* Listing
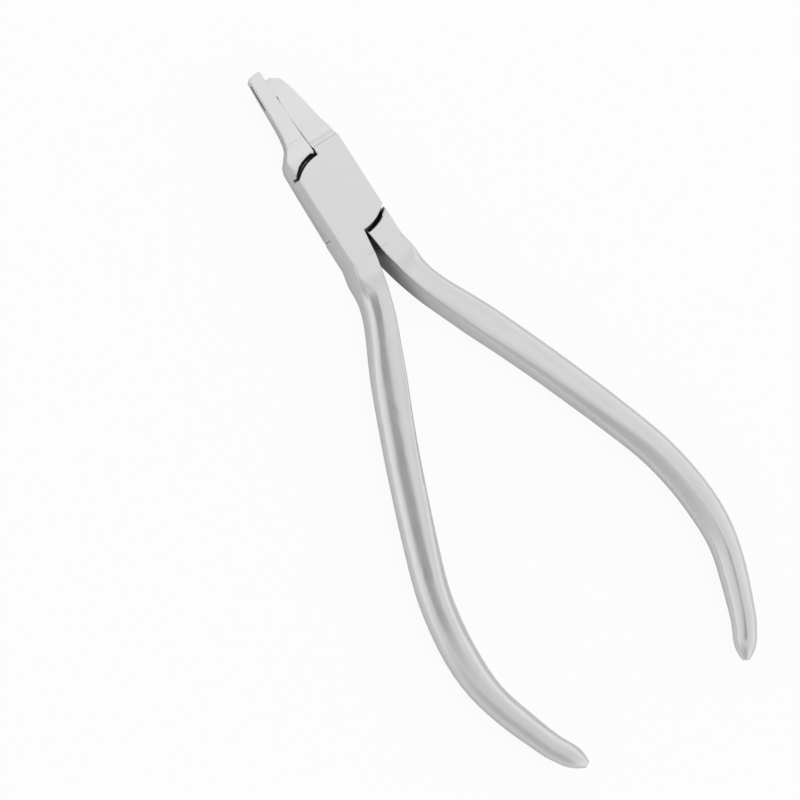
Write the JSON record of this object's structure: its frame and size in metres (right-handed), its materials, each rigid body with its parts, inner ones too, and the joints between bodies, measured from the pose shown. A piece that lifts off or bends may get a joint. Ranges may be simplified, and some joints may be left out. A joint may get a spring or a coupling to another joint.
{
  "type": "orthodontic pliers",
  "caption": "Steel lap-joint orthodontic pliers with bowed handles, a long beak pierced by a die window and a short beak ending in a thin punch blade.",
  "frame": {"origin": "centre of the pivot screw's flush head, on the flat back face that the pliers lie on", "axes": "+Y along the closed beaks towards their tips, +Z out of the front face along the pivot axis, +X towards the short beak"},
  "size_m": [0.062, 0.1406, 0.0074],
  "materials": {
    "satin_steel_front": "satin ground stainless steel",
    "satin_steel_back": "satin ground stainless steel",
    "ground_steel": "fine ground stainless steel, flush with the plate"
  },
  "bodies": {
    "back": {"back_half": "satin_steel_back"},
    "front": {"front_half": "satin_steel_front", "pivot_screw": "ground_steel"}
  },
  "joints": [
    {"name": "lap_hinge", "type": "hinge", "parent": "back", "child": "front", "pos_m": [0, 0, 0.0037], "axis": [0, 0, -1], "range_deg": [0, 25]}
  ]
}
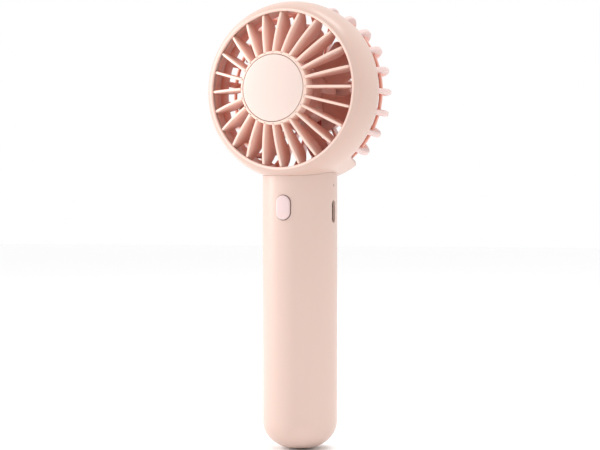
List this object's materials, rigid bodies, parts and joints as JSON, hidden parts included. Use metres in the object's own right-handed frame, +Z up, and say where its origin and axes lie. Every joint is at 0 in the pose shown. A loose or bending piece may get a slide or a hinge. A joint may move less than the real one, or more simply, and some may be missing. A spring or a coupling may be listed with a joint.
{
  "type": "handheld electric fan",
  "caption": "Cordless hand fan with a round domed handle, a fixed barrel head with finned front and rear grilles, a motor-driven impeller, a push button and a charging inlet.",
  "frame": {"origin": "middle of the handle's domed lower end, on the handle's axis", "axes": "+Z up along the handle to the head, -Y out of the front grille, +X to the side with the charging inlet"},
  "size_m": [0.0817, 0.0472, 0.203],
  "materials": {
    "shell": "satin pale pink ABS",
    "front_grille": "satin pale pink ABS",
    "cap": "satin paler pink ABS",
    "rear_grille": "satin pale pink ABS",
    "impeller": "satin pink PP",
    "steel": "bright steel",
    "magnet": "bonded ferrite",
    "brass": "turned brass",
    "aluminium": "stamped",
    "lamination": "stacked sheet steel",
    "copper": "enamelled copper wire",
    "board": "green solder mask",
    "chip": "moulded epoxy",
    "ferrite": "ferrite",
    "screw": "zinc plated",
    "frame": "natural ABS",
    "cell": "shrink sleeve",
    "nickel": "nickel strip",
    "foam": "closed-cell foam",
    "inlet": "drawn steel",
    "dark_plastic": "matte",
    "plunger": "matte",
    "button": "satin pink ABS",
    "lamp": "clear epoxy",
    "clear": "clear acrylic",
    "red_wire": "PVC",
    "black_wire": "PVC"
  },
  "bodies": {
    "housing": {"handle_shell": "shell", "head_barrel": "shell", "front_grille": "front_grille", "hub_cap": "cap", "rear_grille": "rear_grille", "front_bearing": "steel", "rear_bearing": "steel", "bearing_tube": "brass", "motor_base": "aluminium", "stator_core": "lamination", "stator_windings": "copper", "motor_board": "board", "motor_screws": "screw", "neck_screws": "screw", "inner_frame": "frame", "battery_cell": "cell", "battery_tabs": "nickel", "battery_foam": "foam", "main_board": "board", "board_chips": "chip", "board_inductor": "ferrite", "board_screws": "screw", "usb_shell": "inlet", "usb_tongue": "dark_plastic", "tact_switch": "dark_plastic", "charge_lamp": "lamp", "light_pipe": "clear", "motor_wires": "red_wire", "battery_wires": "black_wire"},
    "rotor": {"impeller": "impeller", "rotor_can": "steel", "rotor_magnet": "magnet", "motor_shaft": "steel", "shaft_clip": "steel"},
    "button": {"button_cap": "button"},
    "plunger": {"switch_plunger": "plunger"}
  },
  "joints": [
    {"name": "rotor_spin", "type": "hinge", "parent": "housing", "child": "rotor", "pos_m": [0, 0, 0.1621], "axis": [0, -1, 0], "continuous": true},
    {"name": "button_press", "type": "slide", "parent": "housing", "child": "button", "axis": [0, 1, 0], "range_m": [0, 0.0005], "stiffness_N_per_m": 400, "springref_m": -0.0005},
    {"name": "plunger_press", "type": "slide", "parent": "housing", "child": "plunger", "axis": [0, 1, 0], "range_m": [0, 0.0005]}
  ],
  "couplings": [
    {"joint": "plunger_press", "follows": "button_press", "ratio": 1}
  ]
}
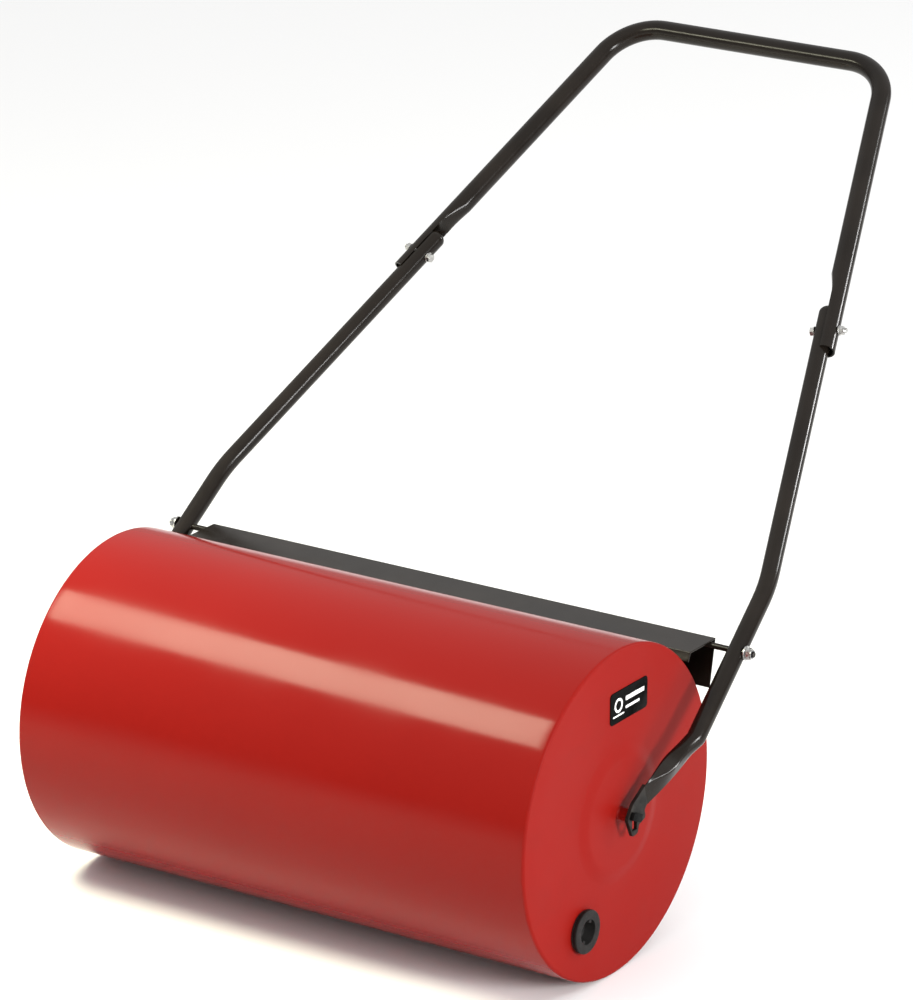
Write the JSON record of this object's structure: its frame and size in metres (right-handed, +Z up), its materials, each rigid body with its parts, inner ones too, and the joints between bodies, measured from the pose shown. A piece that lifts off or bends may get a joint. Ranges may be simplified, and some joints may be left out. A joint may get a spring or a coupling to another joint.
{
  "type": "lawn_roller",
  "caption": "Lawn roller: red steel ballast drum with filler plug, dark bolted tube handle and a scraper blade hung behind the drum.",
  "frame": {"origin": "on the ground, straight below the middle of the drum axis", "axes": "+X along the drum axis towards the filler side, +Y towards the handle, +Z up"},
  "size_m": [0.6702, 0.8833, 0.6979],
  "materials": {
    "drum_paint": "gloss enamel",
    "bare_steel": "bare",
    "frame_paint": "semi-gloss powder coat",
    "zinc": "bright zinc plate",
    "gasket_rubber": "matte",
    "plug_plastic": "fine grain",
    "badge_print": "printed film",
    "nylon": "plain"
  },
  "bodies": {
    "handle_frame": {"lower_tube_right": "frame_paint", "lower_tube_left": "frame_paint", "upper_handle": "frame_paint", "handle_bolts": "zinc", "handle_washers": "zinc", "handle_nuts": "zinc", "scraper_rod": "frame_paint", "rod_washers": "zinc", "rod_nuts": "zinc", "nut_inserts": "nylon"},
    "drum": {"drum_shell": "drum_paint", "end_cap_right": "drum_paint", "end_cap_left": "drum_paint", "stub_plate_right": "bare_steel", "stub_plate_left": "bare_steel", "axle_stub_right": "frame_paint", "axle_stub_left": "frame_paint", "filler_socket": "bare_steel", "badge": "badge_print"},
    "scraper": {"scraper_blade": "frame_paint", "scraper_lugs": "frame_paint"},
    "gasket": {"filler_gasket": "gasket_rubber"},
    "plug": {"filler_plug": "plug_plastic"}
  },
  "joints": [
    {"name": "drum_roll", "type": "hinge", "parent": "handle_frame", "child": "drum", "pos_m": [0, 0, 0.16], "axis": [1, 0, 0], "continuous": true},
    {"name": "scraper_lift", "type": "hinge", "parent": "handle_frame", "child": "scraper", "pos_m": [0, 0.15635, 0.27569], "axis": [-1, 0, 0], "range_deg": [0, 17]},
    {"name": "plug_out", "type": "slide", "parent": "drum", "child": "gasket", "axis": [1, 0, 0], "range_m": [0, 0.012]},
    {"name": "plug_turn", "type": "hinge", "parent": "gasket", "child": "plug", "pos_m": [0.285, -0.05955, 0.06396], "axis": [1, 0, 0], "range_deg": [0, 1440]}
  ],
  "couplings": [
    {"joint": "plug_turn", "follows": "plug_out", "rad_per_m": 2094.4}
  ]
}
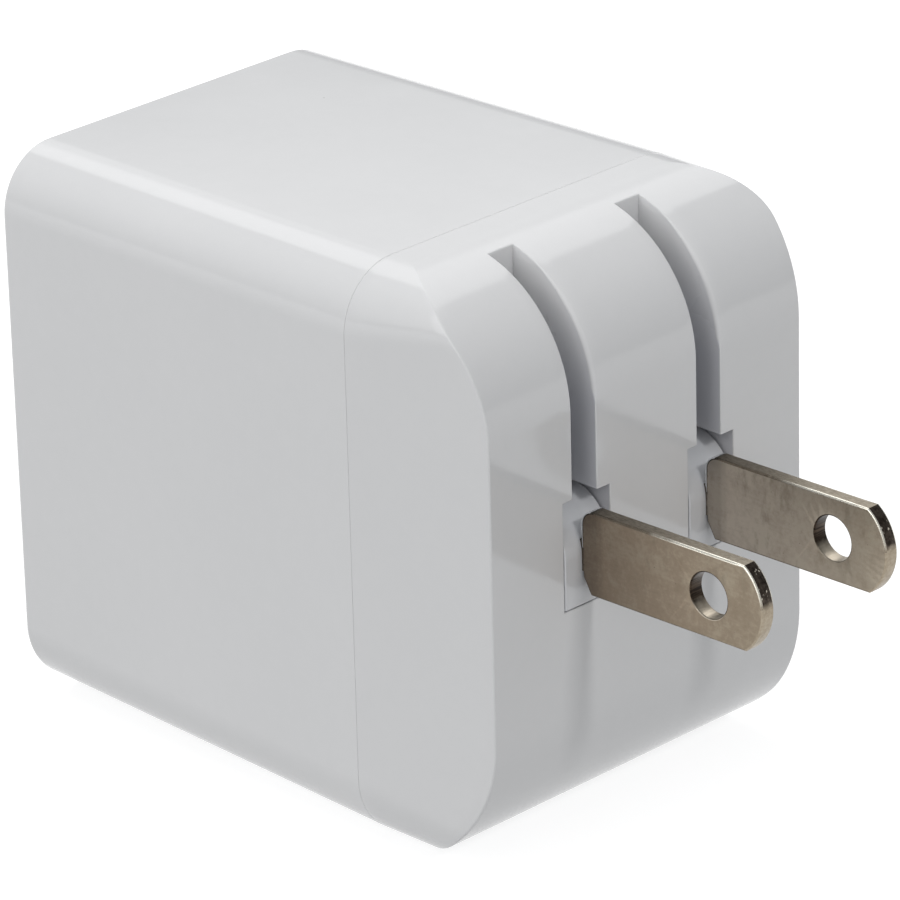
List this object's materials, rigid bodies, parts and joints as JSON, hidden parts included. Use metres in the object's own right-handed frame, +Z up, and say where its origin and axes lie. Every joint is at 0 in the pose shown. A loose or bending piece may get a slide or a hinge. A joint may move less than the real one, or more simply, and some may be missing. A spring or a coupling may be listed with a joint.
{
  "type": "laptop power adapter",
  "caption": "Cube-shaped white wall-plug laptop power adapter with two folding flat blades on a hinged rotor, round-nosed front cap with storage slots, and a USB-C outlet at the back",
  "frame": {"origin": "Bottom centre of the bounding box of the whole adapter with its blades folded out", "axes": "+X the way the blades point and the longest side, +Z up, Y across the two blades"},
  "size_m": [0.0654, 0.035, 0.0443],
  "materials": {
    "white_shell": "glossy white polycarbonate",
    "white_hub": "glossy white polycarbonate",
    "nickel_blade": "nickel plate on brass, fine brushed, worn edges",
    "black_plastic": "black moulded nylon",
    "zinc_steel": "zinc plated",
    "bronze_leaf": "phosphor bronze strip",
    "spring_steel": "stainless strip",
    "board_green": "glass-epoxy board with green mask",
    "port_steel": "nickel plated drawn steel",
    "gold_contact": "gold flash",
    "liner_film": "polycarbonate film",
    "grey_box": "grey potted box",
    "ferrite": "ground ferrite",
    "copper_wire": "enamelled copper",
    "black_epoxy": "moulded epoxy",
    "blue_epoxy": "dipped epoxy",
    "green_epoxy": "dipped epoxy",
    "fuse_ceramic": "ceramic tube",
    "yellow_tape": "polyester tape",
    "capacitor_sleeve": "aluminium can in a dark sleeve",
    "capacitor_can": "bare aluminium can",
    "spreader_aluminium": "rolled sheet",
    "pad_silicone": "soft silicone"
  },
  "bodies": {
    "housing": {"rear_housing": "white_shell", "front_cap": "white_shell", "prong_retainer": "black_plastic", "retainer_screws": "zinc_steel", "contact_line": "bronze_leaf", "contact_neutral": "bronze_leaf", "detent_spring": "spring_steel", "main_pcb": "board_green", "emi_board": "board_green", "usb_board": "board_green", "usb_c_shell": "port_steel", "usb_c_tongue": "black_plastic", "usb_c_contacts": "gold_contact", "insulating_liner": "liner_film", "x_capacitor": "grey_box", "choke_core": "ferrite", "choke_base": "black_plastic", "choke_windings": "copper_wire", "bridge_rectifier": "black_epoxy", "varistor": "blue_epoxy", "ntc_thermistor": "green_epoxy", "fuse": "fuse_ceramic", "drum_inductor_core": "ferrite", "drum_inductor_winding": "copper_wire", "transformer_core": "ferrite", "transformer_bobbin": "black_plastic", "transformer_winding": "copper_wire", "transformer_tape": "yellow_tape", "bulk_capacitor_left": "capacitor_sleeve", "bulk_capacitor_right": "capacitor_sleeve", "output_capacitors": "capacitor_can", "optocoupler": "black_epoxy", "y_capacitor": "blue_epoxy", "primary_switch": "black_epoxy", "pwm_controller": "black_epoxy", "sync_rectifier": "black_epoxy", "pd_controller": "black_epoxy", "heat_spreader": "spreader_aluminium", "thermal_pad": "pad_silicone"},
    "prong_rotor": {"prong_hub": "white_hub", "blade_line": "nickel_blade", "blade_neutral": "nickel_blade"}
  },
  "joints": [
    {"name": "prong_fold", "type": "hinge", "parent": "housing", "child": "prong_rotor", "pos_m": [0.01185, 0, 0.0232], "axis": [0, -1, 0], "range_deg": [0, 90], "deforming": ["detent_spring"]}
  ]
}
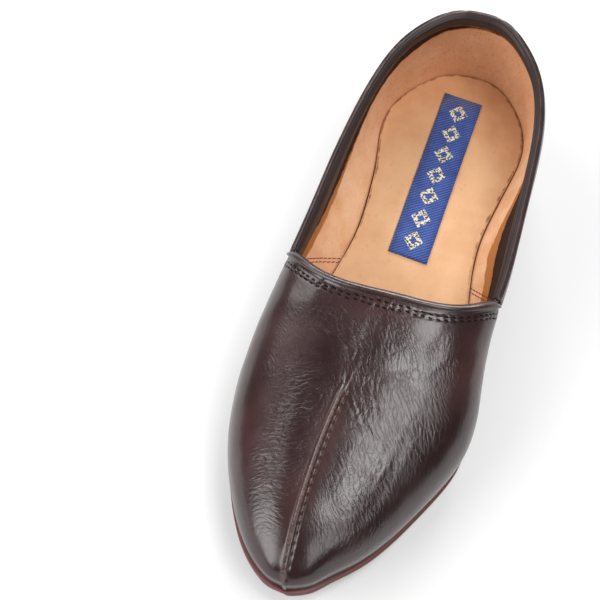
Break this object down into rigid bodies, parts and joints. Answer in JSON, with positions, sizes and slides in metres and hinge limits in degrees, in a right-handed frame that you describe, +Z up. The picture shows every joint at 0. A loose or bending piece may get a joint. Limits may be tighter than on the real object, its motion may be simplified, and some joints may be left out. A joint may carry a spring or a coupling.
{
  "type": "mojari",
  "caption": "Low leather slip-on shoe for the left foot with a pointed toe, a raised toe seam, a rolled throat edge, a bound topline and a flat sole with a low heel.",
  "frame": {"origin": "on the floor, under the middle of the shoe's box", "axes": "toe to -Y, heel to +Y, outer side of the foot to +X, +Z up"},
  "size_m": [0.1038, 0.284, 0.0618],
  "materials": {
    "outsole": "dark red-brown sole leather, painted side, satin",
    "heel": "dark red-brown, satin",
    "upper": "glossy dark brown outside, tan lining inside",
    "insole": "tan, fine grain, satin",
    "binding": "glossy dark brown",
    "woven_label": "blue diagonal twill, no lettering"
  },
  "bodies": {
    "root": {"outsole": "outsole", "heel": "heel", "upper": "upper", "insole": "insole", "throat_binding": "binding", "topline_binding": "binding", "woven_label": "woven_label"}
  },
  "joints": []
}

* Set exercise
Return all lines of the material above in which the word "body" occurs.

* Exercise result
Write the JSON record of this object's structure: its frame and size in metres (right-handed), its materials, each rigid body with its parts, inner ones too, and the joints between bodies, measured from the pose shown. A piece that lifts off or bends may get a joint. Ranges may be simplified, and some joints may be left out. A joint may get a spring or a coupling to another joint.
Write the JSON record of this object's structure: its frame and size in metres (right-handed, +Z up), its materials, each rigid body with its parts, inner ones too, and the joints between bodies, measured from the pose shown. A piece that lifts off or bends may get a joint. Ranges may be simplified, and some joints may be left out. A joint may get a spring or a coupling to another joint.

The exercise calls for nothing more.